Bunun yanı sıra, Francis Fukuyama’nın iki gün önce Rusya’nın Ukrayna’yı işgali konusunda kaleme aldığı makaleyle ilgili detayları da belirtmek isterim.
İşgalle ilgili bazı detay bilgiler veren Fukuyama, özellikle Rusya'nın hedefi olan Karadeniz kıyısına daha fazla dikkat edilmesinin üzerinde duruyor.
Ayrıca, Türkiye’nin kısa süre önce Ukrayna ile ikili ticaret anlaşması imzaladığını ve Kiev ile drone üretimi gibi konularda işbirliği yaptığını vurguluyor.

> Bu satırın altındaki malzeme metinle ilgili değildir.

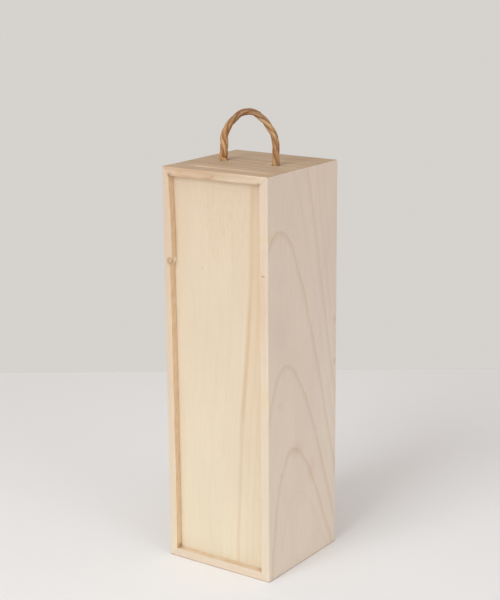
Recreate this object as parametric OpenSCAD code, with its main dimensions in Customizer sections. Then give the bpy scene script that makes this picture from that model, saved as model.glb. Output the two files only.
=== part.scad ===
// Wooden box for one bottle, standing upright, with a lift-out lid and a rope handle.
// Millimetres, +Z up. The origin is the middle of the underside, the lid is on the -Y side
// and +X is to the right of somebody who faces the lid.
//
// Four boards with mitred ends are glued into a tall ring. The back panel is pinned into a
// rebate behind them. The lid runs in a groove inside the front edges. The front slice of the
// top board is cut free and glued to the lid's top end, so the lid and this bar draw up and
// out in one piece. The rope passes through two holes in the top and is knotted below it.

/* [Box] */
// Width of the box, across the lid
box_w = 106; // [96:1:140]
// Depth of the box, from front edges to back
box_d = 106; // [96:1:140]
// Height of the box without the rope
box_h = 350; // [260:1:420]
// Thickness of the four boards
wall_t = 8; // [7:0.5:12]

/* [Lid] */
// Thickness of the lid panel
lid_t = 5; // [4:0.5:7]
// How far the lid's face lies behind the front edges
lid_recess = 6.5; // [4:0.5:10]
// Depth of the groove that the lid runs in
groove_depth = 4; // [3:0.5:5]
// Gap between the lid and its groove, on each face and edge
lid_clearance = 0.3; // [0.2:0.05:0.5]
// Wood left in the bar behind the lid panel
bar_back = 2.5; // [2:0.5:6]
// Gap round the bar, where it meets the fixed boards
bar_clearance = 0.3; // [0.2:0.05:0.5]

/* [Back] */
// Thickness of the back panel
back_t = 5; // [3:0.5:8]
// Width of the rebate that the back panel lies in
rebate_w = 4; // [3:0.5:5]
// Gap round the edge of the back panel
back_clearance = 0.15; // [0.05:0.05:0.4]

/* [Back pins] */
// Diameter of a panel pin's shank
pin_d = 1.2; // [1:0.1:1.6]
// Diameter of a panel pin's head
pin_head_d = 2.4; // [2:0.1:2.8]
// Thickness of a panel pin's head
pin_head_t = 0.6; // [0.4:0.1:1]
// Length of a panel pin, head included
pin_length = 16; // [12:1:20]
// Gap between a panel pin and its hole
pin_clearance = 0.03; // [0.02:0.01:0.06]
// Pins along each long edge of the back panel
pins_long = 5; // [3:1:7]
// Pins along each short edge of the back panel
pins_short = 2; // [1:1:3]

/* [Rope handle] */
// Diameter of the rope
rope_d = 6.5; // [5:0.5:7]
// Distance between the middles of the two rope holes
rope_spacing = 53; // [40:1:56]
// How far the two holes together sit to the right of the box's middle
rope_offset = -1; // [-4:0.5:4]
// Height of the rope's middle at the top of the hoop, above the box
hoop_rise = 43.3; // [36:0.1:60]
// Gap between the rope and its hole
rope_clearance = 0.4; // [0.3:0.05:0.6]
// Gap between the hoop's rounded feet and the box
foot_clearance = 0.3; // [0.2:0.05:0.5]
// Width of a stopper knot
knot_w = 18; // [15:0.5:20]
// Height of a stopper knot
knot_h = 15; // [12:0.5:18]
// Length of the rope's tail below a knot
tail_length = 8; // [4:1:12]

/* [Hidden] */
$fn = 64;
over = 1;  // how far a cut runs past the face it opens

// The ring of boards
half_w = box_w / 2;
half_d = box_d / 2;
inner_half_w = half_w - wall_t;
inner_top = box_h - wall_t;

// The lid panel, its groove and its bar
lid_front = -half_d + lid_recess;
lid_back = lid_front + lid_t;
groove_half_w = inner_half_w + groove_depth;
groove_floor = wall_t - groove_depth;
lid_half_w = groove_half_w - lid_clearance;
lid_bottom = groove_floor + lid_clearance;
lid_top = inner_top + groove_depth;
bar_rear = lid_back + bar_back;
top_front = bar_rear + bar_clearance;
mitre_shift = bar_clearance * sqrt(2);  // along a face at 45 degrees

// The back panel and its pins
back_front = half_d - back_t;
rebate_half_w = inner_half_w + rebate_w;
rebate_bottom = wall_t - rebate_w;
rebate_top = inner_top + rebate_w;
back_half_w = rebate_half_w - back_clearance;
back_bottom = rebate_bottom + back_clearance;
back_top = rebate_top - back_clearance;
pin_inset = rebate_w / 2;               // from the inner face of a board to a pin
pin_x = inner_half_w + pin_inset;
pin_low = wall_t - pin_inset;
pin_high = inner_top + pin_inset;
pin_step_z = (pin_high - pin_low) / (pins_long + 1);
pin_step_x = 2 * pin_x / (pins_short + 1);

// The rope
foot_z = box_h + foot_clearance + rope_d / 2;
arch_r = rope_spacing / 2;
arch_z = box_h + hoop_rise - arch_r;
lobe_r = knot_h * 0.28;                 // two lobes that overlap a little
lobe_off = knot_w / 2 - lobe_r;

wood = [0.91, 0.84, 0.73];
end_wood = [0.84, 0.75, 0.63];
sisal = [0.70, 0.51, 0.33];
steel = [0.62, 0.62, 0.64];

// A board whose outline lies in X and Z, from y0 to y1
module board(outline, y0, y1) {
    translate([0, y1, 0])
        rotate([90, 0, 0])
            linear_extrude(height = y1 - y0)
                polygon(outline);
}

// A block from one corner to the opposite one
module block(low, high) {
    translate(low)
        cube(high - low);
}

// The space that the lid's edges run in, open at the top
module lid_slot() {
    block([-groove_half_w, lid_front - lid_clearance, groove_floor],
          [groove_half_w, lid_back + lid_clearance, box_h + over]);
}

// The space that the back panel lies in, open at the back
module back_rebate() {
    block([-rebate_half_w, back_front, rebate_bottom],
          [rebate_half_w, half_d + over, rebate_top]);
}

// A panel pin with its head flush in the back, grown by gap all round
module pin(gap) {
    head_seat = half_d - pin_head_t;
    translate([0, head_seat, 0])
        rotate([-90, 0, 0])
            cylinder(d = pin_head_d + 2 * gap, h = pin_head_t + (gap > 0 ? over : 0), $fn = 24);
    translate([0, half_d - pin_length - gap, 0])
        rotate([-90, 0, 0])
            cylinder(d = pin_d + 2 * gap, h = pin_length + gap - pin_head_t, $fn = 24);
}

// All the panel pins, or their holes
module pins(gap) {
    for (side = [-1, 1], i = [1 : pins_long])
        translate([side * pin_x, 0, pin_low + i * pin_step_z])
            pin(gap);
    for (z = [pin_low, pin_high], i = [1 : pins_short])
        translate([-pin_x + i * pin_step_x, 0, z])
            pin(gap);
}

// side is -1 for left and 1 for right
module side_wall(side) {
    difference() {
        board([[side * half_w, 0],
               [side * half_w, box_h],
               [side * inner_half_w, inner_top],
               [side * inner_half_w, wall_t]], -half_d, half_d);
        lid_slot();
        back_rebate();
        pins(pin_clearance);
    }
}

module left_wall() {
    color(wood)
        side_wall(-1);
}

module right_wall() {
    color(wood)
        side_wall(1);
}

module bottom_wall() {
    color(wood)
        difference() {
            board([[-half_w, 0],
                   [half_w, 0],
                   [inner_half_w, wall_t],
                   [-inner_half_w, wall_t]], -half_d, half_d);
            lid_slot();
            back_rebate();
            pins(pin_clearance);
        }
}

// The fixed part of the top, behind the bar, with the two rope holes
module top_wall() {
    color(end_wood)
        difference() {
            board([[-half_w, box_h],
                   [half_w, box_h],
                   [inner_half_w, inner_top],
                   [-inner_half_w, inner_top]], top_front, half_d);
            for (side = [-1, 1])
                translate([rope_offset + side * rope_spacing / 2, 0, inner_top - over])
                    cylinder(d = rope_d + 2 * rope_clearance, h = wall_t + 2 * over);
            back_rebate();
            pins(pin_clearance);
        }
}

module back_panel() {
    color(wood)
        difference() {
            block([-back_half_w, back_front, back_bottom],
                  [back_half_w, half_d, back_top]);
            pins(pin_clearance);
        }
}

module back_pins() {
    color(steel)
        pins(0);
}

module lid_board() {
    block([-lid_half_w, lid_front, lid_bottom],
          [lid_half_w, lid_back, lid_top]);
}

module lid_panel() {
    color(wood)
        lid_board();
}

// The front slice of the top, grooved underneath for the lid's top end
module lid_bar() {
    color(end_wood)
        difference() {
            board([[-half_w + mitre_shift, box_h],
                   [half_w - mitre_shift, box_h],
                   [inner_half_w - mitre_shift, inner_top],
                   [-inner_half_w + mitre_shift, inner_top]], -half_d, bar_rear);
            lid_board();
        }
}

// The hoop above the box, with a round foot on each side that turns over its hole
module rope_hoop() {
    color(sisal)
        translate([rope_offset, 0, 0]) {
            for (side = [-1, 1])
                translate([side * arch_r, 0, foot_z]) {
                    sphere(d = rope_d);
                    cylinder(d = rope_d, h = arch_z - foot_z);
                }
            translate([0, 0, arch_z])
                rotate([90, 0, 0])
                    rotate_extrude(angle = 180)
                        translate([arch_r, 0])
                            circle(d = rope_d);
        }
}

// The rope in its hole, the stopper knot below the top board and the tail under the knot
module rope_knot(side) {
    knot_bottom = inner_top - knot_h;
    translate([rope_offset + side * arch_r, 0, 0]) {
        translate([0, 0, inner_top - lobe_r])
            cylinder(d = rope_d, h = wall_t + lobe_r);
        rotate_extrude() {
            for (z = [inner_top - lobe_r, knot_bottom + lobe_r])
                translate([lobe_off, z])
                    circle(r = lobe_r);
            translate([0, knot_bottom])
                square([lobe_off, knot_h]);
        }
        translate([0, 0, knot_bottom - tail_length])
            cylinder(d = rope_d, h = tail_length + lobe_r);
    }
}

module left_rope_knot() {
    color(sisal)
        rope_knot(-1);
}

module right_rope_knot() {
    color(sisal)
        rope_knot(1);
}

left_wall();
right_wall();
bottom_wall();
top_wall();
back_panel();
back_pins();
lid_panel();
lid_bar();
rope_hoop();
left_rope_knot();
right_rope_knot();
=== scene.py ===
"""Dresses the frame of a tall wooden box for one bottle: boards, lid, back panel, pins and rope handle."""

import math

import bmesh
import bpy
import numpy as np
from mathutils import Matrix, Vector, noise


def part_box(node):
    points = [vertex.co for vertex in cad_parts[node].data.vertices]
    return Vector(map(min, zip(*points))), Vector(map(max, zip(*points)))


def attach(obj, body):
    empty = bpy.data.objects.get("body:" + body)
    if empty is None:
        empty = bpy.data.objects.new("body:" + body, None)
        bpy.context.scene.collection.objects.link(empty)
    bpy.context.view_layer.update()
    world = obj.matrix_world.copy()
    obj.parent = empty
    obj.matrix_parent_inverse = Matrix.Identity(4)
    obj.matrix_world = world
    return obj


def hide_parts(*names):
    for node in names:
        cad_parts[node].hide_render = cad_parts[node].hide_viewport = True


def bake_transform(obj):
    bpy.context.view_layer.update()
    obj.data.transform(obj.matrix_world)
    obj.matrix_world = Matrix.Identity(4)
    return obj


bl_info = {
    "name": "Wooden Bottle Box",
    "version": (1, 0, 0),
    "blender": (4, 5, 0),
    "location": "3D View > Sidebar > Bottle Box",
    "description": "Builds the visible pieces of a tall wooden box with a lift-out lid and a rope handle",
    "category": "Add Mesh",
}

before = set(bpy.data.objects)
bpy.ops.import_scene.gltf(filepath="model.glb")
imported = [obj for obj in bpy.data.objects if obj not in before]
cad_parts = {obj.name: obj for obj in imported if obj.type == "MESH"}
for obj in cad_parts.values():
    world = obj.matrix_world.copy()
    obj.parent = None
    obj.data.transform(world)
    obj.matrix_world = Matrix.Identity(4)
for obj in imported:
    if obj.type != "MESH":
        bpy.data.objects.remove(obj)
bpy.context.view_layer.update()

MM = 0.001


def span(node):
    """The lowest and highest corners of a frame node, in millimetres."""
    low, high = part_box(node)
    return low / MM, high / MM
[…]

Türkiye'nin Boğazlar üzerindeki kontrolünün, Moskova'ya karşı önemli bir kaldıraç sağladığını belirtiyor. Ve Fukuyama’nın Cumhurbaşkanı Erdoğan’ın Rusya'yı açıkça bir tehdit olarak gördüğünü ve Ukrayna'yı bir karşı ağırlık olarak desteklemeye çalıştığını belirtmesi de dikkat çekiciydi.
Diğer taraftan Çin’in çok fazla Ukrayna tahılı satın aldığını ve Çin’in Rusların bu arzı kesmesinden memnun olmayacağını da belirtiyor.
***
Son dönemde içeride ve dışarıda birçok can sıkıcı gelişmelerin ortaya saçılması ve bir anlamda otokrasi kavramının daha da zemin kazandığı bugünlerde, ortak akıl kavramının ne denli değerli olduğunun altını çizmek isterim.
Bu noktada, 11 Şubat tarihinde altı muhalefet partisinin genel başkanlarının bir araya gelmesi ve 28 Şubat tarihinde de “Güçlendirilmiş Parlamenter Sistem” metninin açıklanacak olmasının önemli olduğu düşüncesindeyim.
Şunu da özellikle belirtmek isterim:
Açıkçası, liderlerin yükünün daha da arttığı bir döneme girdik.
Çoğu kavramın altının boşaldığı böylesi önemli bir dönemde, muhalefetin bir blok olarak başta ekonomi olmak üzere birçok konuda kalabalıklara umut vermesinin gerekliliği gün gibi ortadadır.